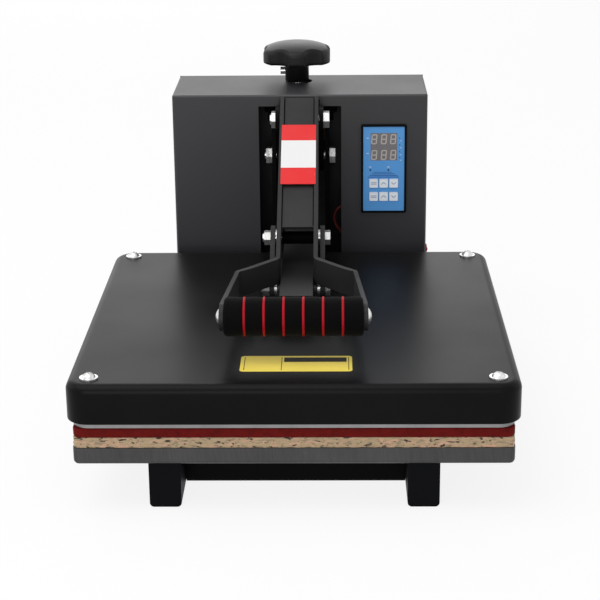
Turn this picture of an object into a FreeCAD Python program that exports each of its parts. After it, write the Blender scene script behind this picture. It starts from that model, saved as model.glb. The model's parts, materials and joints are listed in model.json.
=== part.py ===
import FreeCAD, Part
import math
import os

# Bench clamshell heat press, in millimetres.
# X runs to the operator's right, Y from the operator to the back, Z up from the bench.
# Y is measured from the platen centre while building; save_all() moves the origin under
# the middle of the overall depth.

# ---------------------------------------------------------------- driving dimensions
# Fits
slip = 0.05                    # radial clearance of a shaft in its hole
air = 0.3                      # clearance between pieces that move past each other
hex_ratio = 1.85               # hexagon's corner radius over the bolt's radius
hex_height_ratio = 1.3         # height of a plain hexagon head over the bolt's radius
plate_corner_r = 4.0

# Work area, from the bench up
platen_size = 380.0
platen_thickness = 15.5
platen_corner_r = 5.0
platen_edge_r = 4.0
felt_thickness = 9.5
silicone_thickness = 9.0
heater_thickness = 12.0
heater_corner_r = 15.0
insulation_gap = 4.0           # from the board to the corner spacers
insulation_thickness = 17.5

# Cover over the heater plate
cover_overhang = 5.0           # cover beyond the platen on each side
cover_height = 32.5
cover_wall = 1.6
cover_corner_r = 20.0
cover_edge_r = 8.0
cover_lip = 3.0
heater_tuck = 7.5              # how far the heater plate reaches up into the cover
cover_screw_inset = 20.0
cover_screw_r = 3.0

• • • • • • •

Task prompt. Show the data once more, exactly as it was written.

The solution.
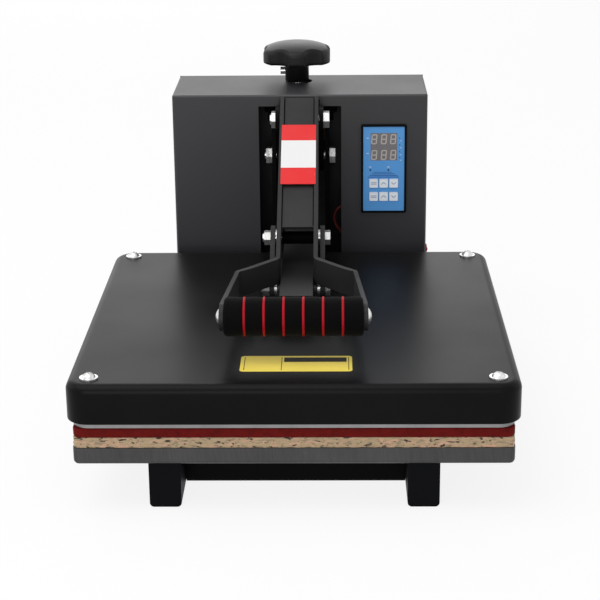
Turn this picture of an object into a FreeCAD Python program that exports each of its parts. After it, write the Blender scene script behind this picture. It starts from that model, saved as model.glb. The model's parts, materials and joints are listed in model.json.
=== part.py ===
import FreeCAD, Part
import math
import os

# Bench clamshell heat press, in millimetres.
# X runs to the operator's right, Y from the operator to the back, Z up from the bench.
# Y is measured from the platen centre while building; save_all() moves the origin under
# the middle of the overall depth.

# ---------------------------------------------------------------- driving dimensions
# Fits
slip = 0.05                    # radial clearance of a shaft in its hole
air = 0.3                      # clearance between pieces that move past each other
hex_ratio = 1.85               # hexagon's corner radius over the bolt's radius
hex_height_ratio = 1.3         # height of a plain hexagon head over the bolt's radius
plate_corner_r = 4.0

# Work area, from the bench up
platen_size = 380.0
platen_thickness = 15.5
platen_corner_r = 5.0
platen_edge_r = 4.0
felt_thickness = 9.5
silicone_thickness = 9.0
heater_thickness = 12.0
heater_corner_r = 15.0
insulation_gap = 4.0           # from the board to the corner spacers
insulation_thickness = 17.5

# Cover over the heater plate
cover_overhang = 5.0           # cover beyond the platen on each side
cover_height = 32.5
cover_wall = 1.6
cover_corner_r = 20.0
cover_edge_r = 8.0
cover_lip = 3.0
heater_tuck = 7.5              # how far the heater plate reaches up into the cover
cover_screw_inset = 20.0
cover_screw_r = 3.0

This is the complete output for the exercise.